[3D code data]
start

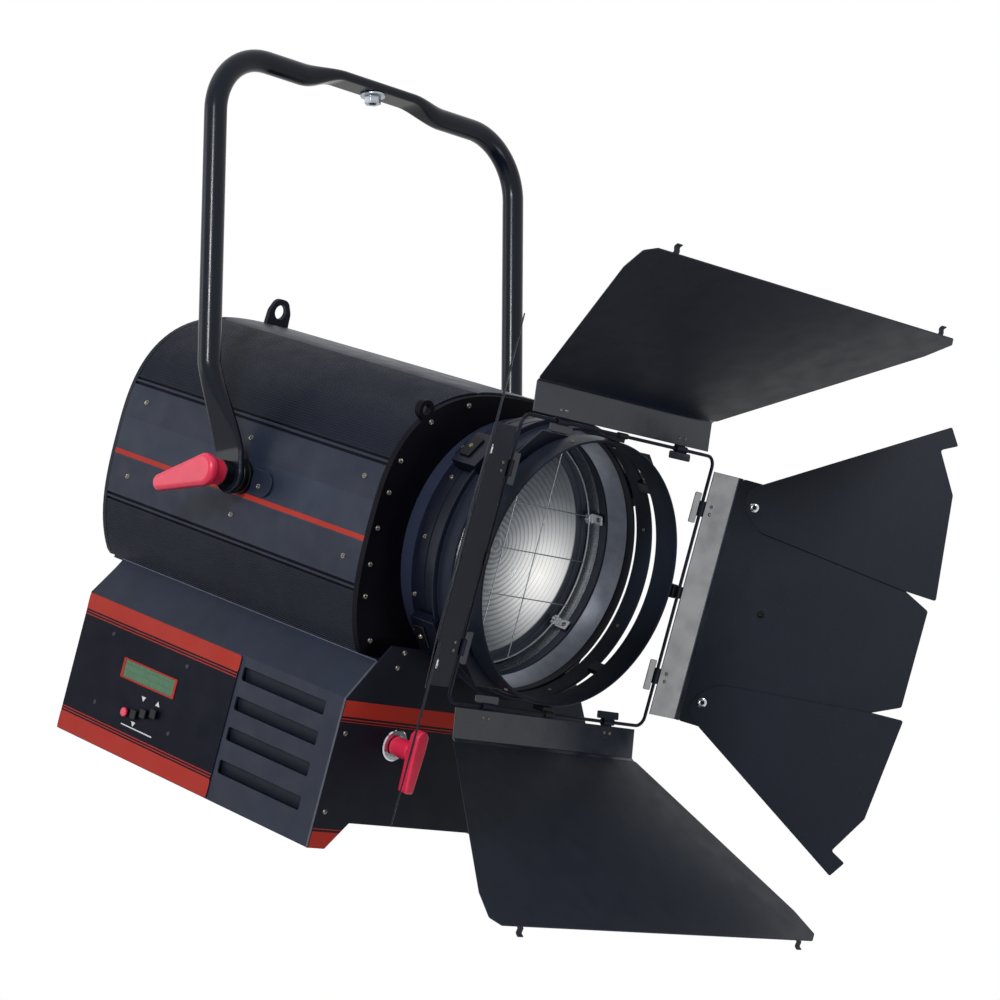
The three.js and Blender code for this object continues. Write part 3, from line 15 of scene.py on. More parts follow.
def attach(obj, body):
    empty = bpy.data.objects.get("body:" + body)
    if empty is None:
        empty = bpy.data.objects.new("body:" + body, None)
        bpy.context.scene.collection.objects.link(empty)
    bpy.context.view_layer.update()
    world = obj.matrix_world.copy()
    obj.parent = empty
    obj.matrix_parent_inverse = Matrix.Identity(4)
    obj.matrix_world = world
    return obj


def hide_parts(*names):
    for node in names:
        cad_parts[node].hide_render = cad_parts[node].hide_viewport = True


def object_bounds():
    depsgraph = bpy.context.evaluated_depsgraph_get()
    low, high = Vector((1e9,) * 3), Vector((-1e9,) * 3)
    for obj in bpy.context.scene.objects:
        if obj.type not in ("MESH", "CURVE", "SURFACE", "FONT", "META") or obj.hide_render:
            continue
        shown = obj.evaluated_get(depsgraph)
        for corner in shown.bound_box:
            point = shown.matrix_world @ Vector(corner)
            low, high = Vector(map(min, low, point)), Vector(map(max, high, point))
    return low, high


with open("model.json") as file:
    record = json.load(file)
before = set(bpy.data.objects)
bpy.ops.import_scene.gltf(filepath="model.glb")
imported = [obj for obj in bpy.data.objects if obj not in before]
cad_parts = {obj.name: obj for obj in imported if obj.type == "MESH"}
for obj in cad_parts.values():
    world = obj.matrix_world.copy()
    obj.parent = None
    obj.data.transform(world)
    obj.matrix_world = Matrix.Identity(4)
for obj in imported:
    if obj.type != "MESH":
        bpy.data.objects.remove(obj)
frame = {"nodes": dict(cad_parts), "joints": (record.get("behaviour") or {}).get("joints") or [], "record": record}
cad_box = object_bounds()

# %% [markdown]
# A light fitting is drawn in its own directions: X along the beam, Y to its left and Z up, from the
# middle of the front flange. The real head hangs nose down, so its directions are tilted in the
# frame. They are read from two joints, the barn door's turn and the head's tilt, rather than typed,
# so that they can't drift from the model. Sizes below are in millimetres in those directions, and
# one matrix carries them into the frame.

# %% Directions of the head
MM = 0.001
PIVOT_X = -235
SIDES = ((-1, "near"), (1, "far"))
joints = {joint["name"]: joint for joint in frame["joints"]}
beam = Vector(joints["barn_door_rotation"]["axis"]).normalized()
across = Vector(joints["head_tilt"]["axis"]).normalized()
upward = beam.cross(across)
pivot = Vector(joints["head_tilt"]["pos_m"])
on_beam = Vector(joints["barn_door_rotation"]["pos_m"]) - pivot
off_axis = on_beam - beam * on_beam.dot(beam)
face_middle = pivot + off_axis - beam * PIVOT_X * MM
HEAD = Matrix.Translation(face_middle) @ Matrix((beam, across, upward)).transposed().to_4x4()
YOKE = Matrix.Translation(Vector((0, 0, pivot.z)))
print("head middle", [round(value, 4) for value in face_middle])

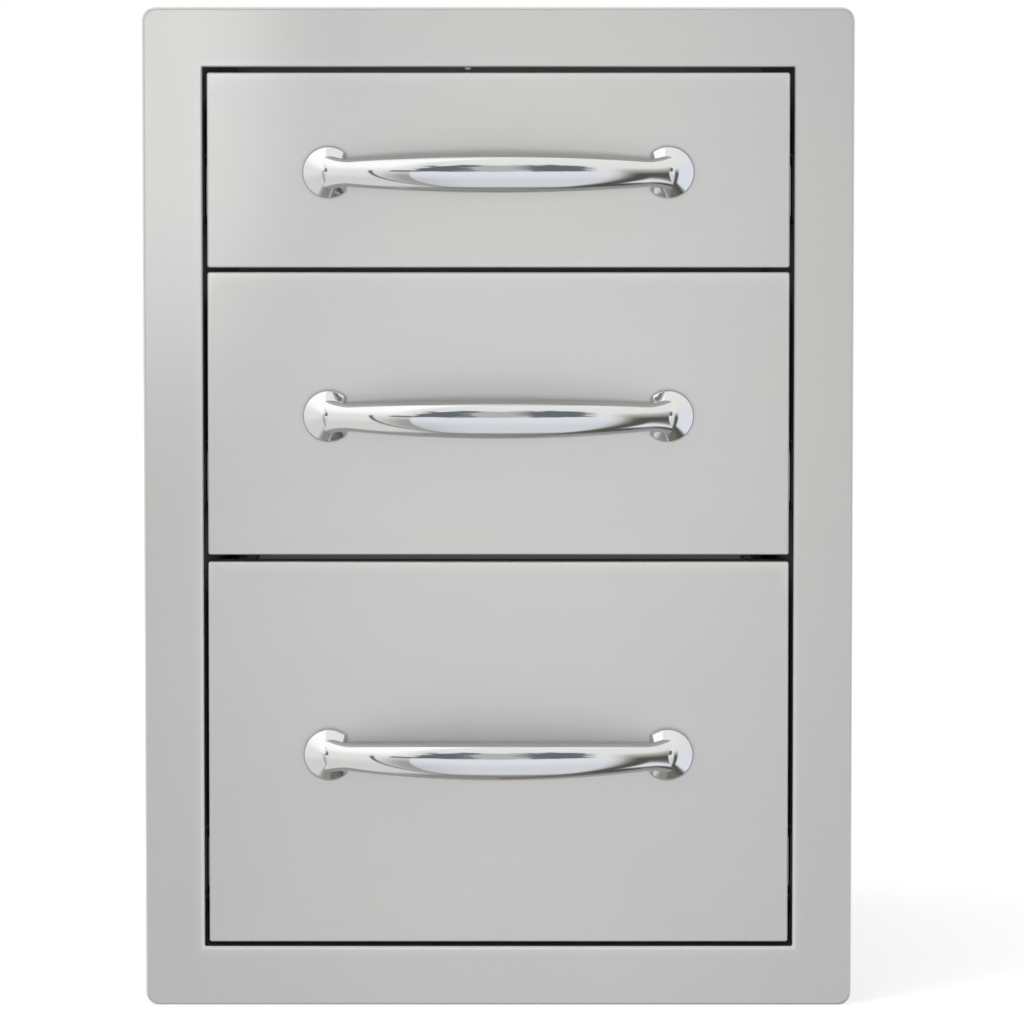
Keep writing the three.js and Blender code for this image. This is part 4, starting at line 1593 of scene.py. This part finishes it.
@dataclass(frozen=True)
class Patch:
    """A patch of the room between up to four soft edges, thinned where another patch is."""

    tone: Triple
    strength: float = 1.0
    left: Edge | None = None
    right: Edge | None = None
    bottom: Edge | None = None
    top: Edge | None = None
    thinned_by: "Patch | None" = None

    def share(self, view: View) -> Value:
        """Gives how much of its tone there is.

        What is left of the strength is multiplied by the rise over the left and bottom edges, and by one less
        the rise over the right and top ones.

        Args:
            view: The direction.

        Returns:
            The share of the tone.
        """
        share = self.strength - self.thinned_by.share(view) if self.thinned_by else self.strength
        for along, other, first, last in (
            (view.azimuth, view.elevation, self.left, self.right),
            (view.elevation, view.azimuth, self.bottom, self.top),
        ):
            for edge in filter(None, (first, last)):
                angle = weighed(along, [edge.slant, edge.ragged], [other, view.noise])
                rise = angle.rise(edge.start, edge.end)
                share = share * (rise if edge is first else 1.0 - rise)
        return share


BLACK = (0.0, 0.0, 0.0)  # of a patch that only thins another one
TABLE_FOOT = (0.74, 0.755, 0.79)
TABLE_TOP = (0.85, 0.87, 0.92)
TABLE = Patch(TABLE_TOP, 1.0, Edge(-37.0, -35.5), Edge(44.0, 54.0, slant=0.5), top=Edge(9.0, 11.0))
SCREEN_LEFT = Edge(64.0, 72.0)
SCREEN_FOOT = Edge(-56.0, -44.0)
LIGHT_WALL = Patch(BLACK, 0.45, left=Edge(-16.0, -8.0, ragged=24.0), right=Edge(6.0, 16.0, ragged=24.0))
PATCHES = (
    Patch((0.26, 0.25, 0.24), 0.75, left=Edge(-56.0, -38.0), right=Edge(-37.0, -35.5), top=Edge(-10.0, 22.0)),
    TABLE,
    Patch((0.84, 0.86, 0.92), 1.0, SCREEN_LEFT, Edge(100.0, 120.0), SCREEN_FOOT, Edge(20.0, 34.0)),
    Patch(
        (0.25, 0.25, 0.20),
        0.8,
        left=Edge(44.0, 58.0),
        top=Edge(6.0, 30.0),
        thinned_by=Patch(BLACK, 0.8, left=SCREEN_LEFT, bottom=SCREEN_FOOT),
    ),
    Patch(
        (0.07, 0.07, 0.06),
        0.9,
        left=Edge(50.0, 60.0),
        top=Edge(-6.0, 10.0),
        thinned_by=Patch(BLACK, 0.9, left=SCREEN_LEFT, bottom=SCREEN_FOOT),
    ),
    Patch(
        (0.09, 0.11, 0.14),
        0.92,
        left=Edge(-38.0, -30.0, ragged=24.0),
        right=Edge(36.0, 44.0, ragged=24.0),
        bottom=Edge(9.0, 12.0, ragged=6.0),
        top=Edge(36.0, 44.0, ragged=30.0),
        thinned_by=LIGHT_WALL,
    ),
    Patch((0.09, 0.09, 0.10), 0.8, Edge(-47.0, -44.0), Edge(-38.0, -30.0), Edge(8.0, 10.0), Edge(15.0, 18.0)),
    Patch((0.07, 0.07, 0.07), 0.9, Edge(-53.9, -53.0, 0.12), Edge(-52.0, -51.1, 0.12), top=Edge(12.0, 18.0)),
    Patch((1.25, 1.25, 1.24), 0.8, Edge(-130.0, -90.0), Edge(-52.0, -36.0), bottom=Edge(8.0, 40.0)),
    Patch((0.20, 0.18, 0.15), 0.85, top=Edge(-74.0, -58.0)),
    Patch((0.30, 0.30, 0.31), 0.25, Edge(-140.0, -90.0), Edge(-38.0, -12.0), top=Edge(-30.0, 4.0)),
)


@dataclass(frozen=True)
class SoftLamp:
    """A round lamp that looks at the object's middle, and that metal doesn't mirror."""

    name: str
    place: Triple
    size: float
    watts: float


@dataclass(frozen=True)
class Spot:
    """A soft spot in front of the face. Its pool of light is upright, as its cone is squeezed sideways."""

    name: str
    target: Pair
    half_height: float
    squeeze: float
    softness: float
    watts: float


SOFT_LAMPS = (
    SoftLamp("key", place=(-1500.0, -1600.0, 1900.0), size=1400.0, watts=20.0),
    SoftLamp("fill", place=(1700.0, -1500.0, 900.0), size=1600.0, watts=7.0),
)
SPOTS = (
    Spot("wash", target=(8.0, 460.0), half_height=1200.0, squeeze=0.27, softness=150.0, watts=13.5),
    Spot("gleam", target=(-214.0, 590.0), half_height=290.0, squeeze=0.36, softness=30.0, watts=16.0),
)


def hang(data: bpy.types.Light, watts: float, place: np.ndarray, target: np.ndarray) -> Piece:
    """Hangs a lamp.

    Args:
        data: The lamp's data.
        watts: Its power.
        place: Where it hangs.
        target: What it looks at.

    Returns:
        The lamp.
    """
    data.energy = watts
    lamp = bpy.data.objects.new(data.name, data)
    lamp.location = (np.array(place) * METRES_PER_MM).tolist()
    towards = np.subtract(target, place).tolist()
    lamp.rotation_euler = Vector(towards).to_track_quat("-Z", "Y").to_euler()
    bpy.context.scene.collection.objects.link(lamp)
    return lamp


@dataclass(frozen=True)
class Studio:
    """The plain room: a white surround with reflections for the chrome, the lamps, a floor and the camera."""

    distance: float = 3800.0  # from the camera to the trim
    rise: float = 318.0  # from the object's middle up to the camera
    offset: float = 8.2  # from the object's middle to the right
    lens: float = 220.2
    sensor: float = 36.0
    shift_y: float = -0.06
    middle_share: float = 0.0030  # how far the face's middle lies over the picture's, of the picture's height
    spot_distance: float = 2600.0  # from the spots to the trim
    spot_colour: Triple = (1.0, 0.985, 0.95)
    glow_setback: float = 3.0
    glow_watts: float = 0.13
    even_colour: Triple = (0.98, 0.98, 1.0)
    even_strength: float = 0.80
    room_strength: float = 1.21
    room_span: Pair = (30.0, 75.0)  # degrees over which the room goes from its foot's tone to its head's
    table_span: Pair = (-32.0, 2.0)  # the same for the table
    room_foot: Triple = (0.90, 0.89, 0.86)
    room_head: Triple = (0.93, 0.93, 0.92)
    floor_reach: float = 6000.0
    floor_tones: tuple[Triple, Triple] = ((0.86, 0.865, 0.87), (0.88, 0.88, 0.88))
    floor_roughness: float = 0.9
    floor_emission: float = 0.35

    def build(self) -> None:
        """Builds it all, but for the spots."""
        self.surround()
        for soft in SOFT_LAMPS:
            data = bpy.data.lights.new(soft.name, "AREA")
            data.shape = "DISK"
            data.size = soft.size * METRES_PER_MM
            hang(data, soft.watts, soft.place, self.middle).visible_glossy = False
        self.glow()
        self.floor()
        self.camera()

    @property
    def middle(self) -> np.ndarray:
        """The middle of the object's box."""
        low, high = (np.array(corner) / METRES_PER_MM for corner in CAD_BOX)
        return (low + high) / 2

    def camera(self) -> None:
        """Stands the camera at the photograph's height and tips it so that the object's middle is framed."""
        face = cad_box("face_frame")[0][1]
        data = bpy.data.cameras.new("camera")
        data.lens = self.lens
        data.sensor_width = self.sensor
        data.shift_y = self.shift_y
        camera = bpy.data.objects.new("camera", data)
        place = np.array([self.offset, face - self.distance, self.middle[2] + self.rise])
        camera.location = (place * METRES_PER_MM).tolist()
        aim = math.atan((self.middle_share + self.shift_y) * self.sensor / self.lens)
        tip = math.atan(self.rise / self.distance) + aim
        camera.rotation_euler = (math.radians(90) - tip, 0.0, 0.0)
        bpy.context.scene.collection.objects.link(camera)
        bpy.context.scene.camera = camera

    def sheens(self, satin: list[Piece]) -> None:
        """Hangs the soft spots in front, whose sheen lies on the satin sheets, and on them alone.

        The wash lies broad on the middle, and the gleam narrow on the upper left. Each hangs where a mirror
        at the place it lights would show it to the camera.

        Args:
            satin: The satin pieces.
        """
        receivers = bpy.data.collections.new("satin_pieces")
        for piece in satin:
            receivers.objects.link(piece)
        eye = np.array([self.offset, self.middle[2] + self.rise])
        for spot in SPOTS:
            across, up = target = np.array(spot.target)
            aside, above = target + (target - eye) * self.spot_distance / self.distance
            data = bpy.data.lights.new(spot.name, "SPOT")
            data.color = self.spot_colour
            data.spot_size = 2 * math.atan(spot.half_height / self.spot_distance)
            data.spot_blend = 1.0
            data.shadow_soft_size = spot.softness * METRES_PER_MM
            lamp = hang(data, spot.watts, (aside, -self.spot_distance, above), (across, 0.0, up))
            lamp.scale = (spot.squeeze, 1.0, 1.0)
            lamp.visible_camera = False
            lamp.light_linking.receiver_collection = receivers

    def glow(self) -> None:
        """Hangs a faint lamp just behind the fronts, which looks into the casing and keeps the gaps grey."""
        opening = Panel.face("face_frame", FaceFrame.trim_width)
        across, _, up = opening.middle
        behind = cad_box("top_drawer_box")[0][1] + self.glow_setback
        data = bpy.data.lights.new("glow", "AREA")
        data.shape = "RECTANGLE"
        data.size = 2 * opening.half_width * METRES_PER_MM
        data.size_y = 2 * opening.half_height * METRES_PER_MM
        hang(data, self.glow_watts, (across, behind, up), (across, behind + 1, up)).visible_camera = False

    def surround(self) -> None:
        """Fills the world: white for the camera, even for diffuse light, and the room for reflections."""
        world = bpy.data.worlds.new("surround")
        world.use_nodes = True
        bpy.context.scene.world = world
        tree = Tree(world.node_tree)
        path = tree.node("ShaderNodeLightPath").outputs
        seen = Value(tree, path["Is Camera Ray"]).most(Value(tree, path["Is Transmission Ray"]))
        even, white, room = (
            tree.node("ShaderNodeBackground", None, {"Color": colour, "Strength": strength})
            for colour, strength in (
                ((*self.even_colour, 1.0), self.even_strength),
                (WHITE, 1.0),
                (self.room(tree), self.room_strength),
            )
        )
        lit = tree.mixed(path["Is Glossy Ray"], even, room)
        tree.output(tree.mixed(seen, lit, white), "ShaderNodeOutputWorld")

    def room(self, tree: Tree) -> Socket:
        """Gives what polished metal reflects: a pale room, a light table in front of it, and a dark far wall.

        Args:
            tree: The world's tree.

        Returns:
            The colour's socket.
        """
        towards = tree.node("ShaderNodeTexCoord").outputs["Generated"]
        across, back, up = tree.split(towards)
        view = View(
            azimuth=tree.maths("ARCTAN2", across, 0.0 - back) * math.degrees(1.0),
            elevation=tree.maths("ARCSINE", up) * math.degrees(1.0),
            noise=tree.noise(towards, scale=7.0, detail=3.0) - 0.5,
        )
        colour = tree.blend(view.elevation.rise(*self.room_span), self.room_foot, self.room_head)
        table = tree.blend(view.elevation.rise(*self.table_span), TABLE_FOOT, TABLE.tone)
        for patch in PATCHES:
            colour = tree.blend(patch.share(view), colour, table if patch is TABLE else patch.tone)
        return colour

    def floor(self) -> None:
        """Lays a white floor that keeps a soft shadow, and that reflections pass through to the room."""
        low, _ = CAD_BOX
        reach = self.floor_reach * METRES_PER_MM
        corners = [(reach * x, reach * y, low[2]) for x, y in ((-1, -1), (1, -1), (1, 1), (-1, 1))]
        mesh = bpy.data.meshes.new("floor")
        mesh.from_pydata(corners, [], [(0, 1, 2, 3)])
        material, tree = new_finish("white_floor")
        inputs = {
            "Base Color": tree.blend(tree.noise(tree.places(), scale=3.0), *self.floor_tones),
            "Roughness": self.floor_roughness,
            "Emission Color": WHITE,
            "Emission Strength": self.floor_emission,
        }
        matt = tree.node("ShaderNodeBsdfPrincipled", None, inputs)
        clear = tree.node("ShaderNodeBsdfTransparent")
        glossy = tree.node("ShaderNodeLightPath").outputs["Is Glossy Ray"]
        tree.output(tree.mixed(glossy, matt, clear))
        mesh.materials.append(material)
        floor = bpy.data.objects.new("floor", mesh)
        bpy.context.scene.collection.objects.link(floor)


def main() -> None:
    """Builds the studio and the drawer unit, piece by piece."""
    logging.basicConfig(level=logging.INFO, stream=sys.stdout, format="%(name)s: %(message)s")
    bpy.context.scene.view_settings.view_transform = "Standard"
    finishes = Finishes.mixed()
    studio = Studio()
    studio.build()
    satin = [FaceFrame(finishes).build()]
    Casing(finishes).build()
    satin += [Drawer(finishes, name).build() for name in DRAWER_NAMES]
    studio.sheens(satin)


if __name__ == "__main__":
    main()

end

* [WHAT THE EXERCISE ASKS]: From the records above, print exactly the lines that run from the line with "Keep writing the" to the line with "view: The direction.", inclusive.

* [TASK OUTPUT]:
Keep writing the three.js and Blender code for this image. This is part 4, starting at line 1593 of scene.py. This part finishes it.
@dataclass(frozen=True)
class Patch:
    """A patch of the room between up to four soft edges, thinned where another patch is."""

    tone: Triple
    strength: float = 1.0
    left: Edge | None = None
    right: Edge | None = None
    bottom: Edge | None = None
    top: Edge | None = None
    thinned_by: "Patch | None" = None

    def share(self, view: View) -> Value:
        """Gives how much of its tone there is.

        What is left of the strength is multiplied by the rise over the left and bottom edges, and by one less
        the rise over the right and top ones.

        Args:
            view: The direction.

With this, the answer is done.